7. "My Old Stylist Used To..."

Breaking up with a hairstylist is never easy, but much like a romantic relationship that ends, you're going to get over it and find someone new that works even better for you.

"Never bring up what your old stylist did on your hair before. I think this is a key point to people moving to a new hairdresser and they loved their old hairdresser and loved what they did. You can just say ‘I liked what my hairdresser did,’ but we’re all different and we work very differently," says Maynard. "It makes the artist uncomfortable and they’re not able to do what they are good at and I think sometimes that haircut or that color might end up looking bad because the client is trying to tell the hairdresser what to do."

Maynard explains cutting hair is an art form. And each artist is going to go about the process differently. But in the end, you'll always get a masterpiece!

8. "I'd Like To Speak With The Manager."

Instead, Maynard suggests talking to the stylist. There's no reason to get the manager or the front desk or anyone involved if it's a style or cut issue.
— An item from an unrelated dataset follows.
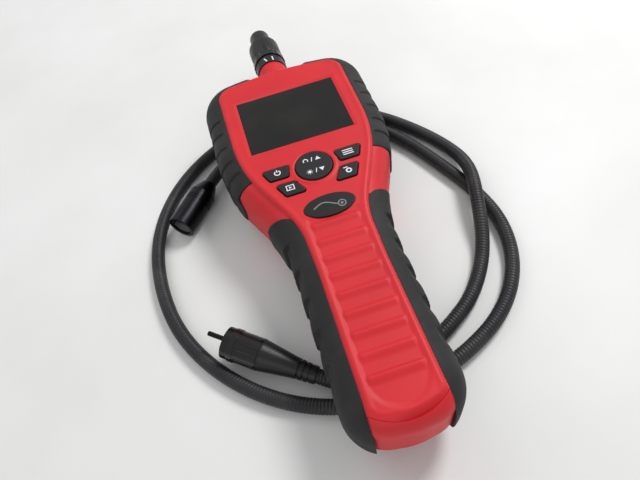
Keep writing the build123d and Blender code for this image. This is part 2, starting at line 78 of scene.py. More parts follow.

She also stated that every hairdresser wants the opportunity to fix their mistake, if there was a mistake made.

9. "...*Silence*..."

If you want to switch stylists in the salon or no longer want to see your stylist, Maynard says to simply be honest. It should not offend the stylist.

"They can come in when their old stylist is not working and see the new stylist, just to kind of ease it in. Or, just simply be honest. ‘I really like what you do to me, but I’d really love to check out Janet over there. She’s been doing some really cool stuff.' It all comes back to honesty," says Maynard.

Ultimately, honesty and communication are key when it comes to getting your hair done. If you're honest with your hairstylist, then everything should work out! Just keep in mind that they are human, too — not only can have their off days, but they also can't read your mind. If you are kind and communicative about your needs and wants, you will have an even better experience.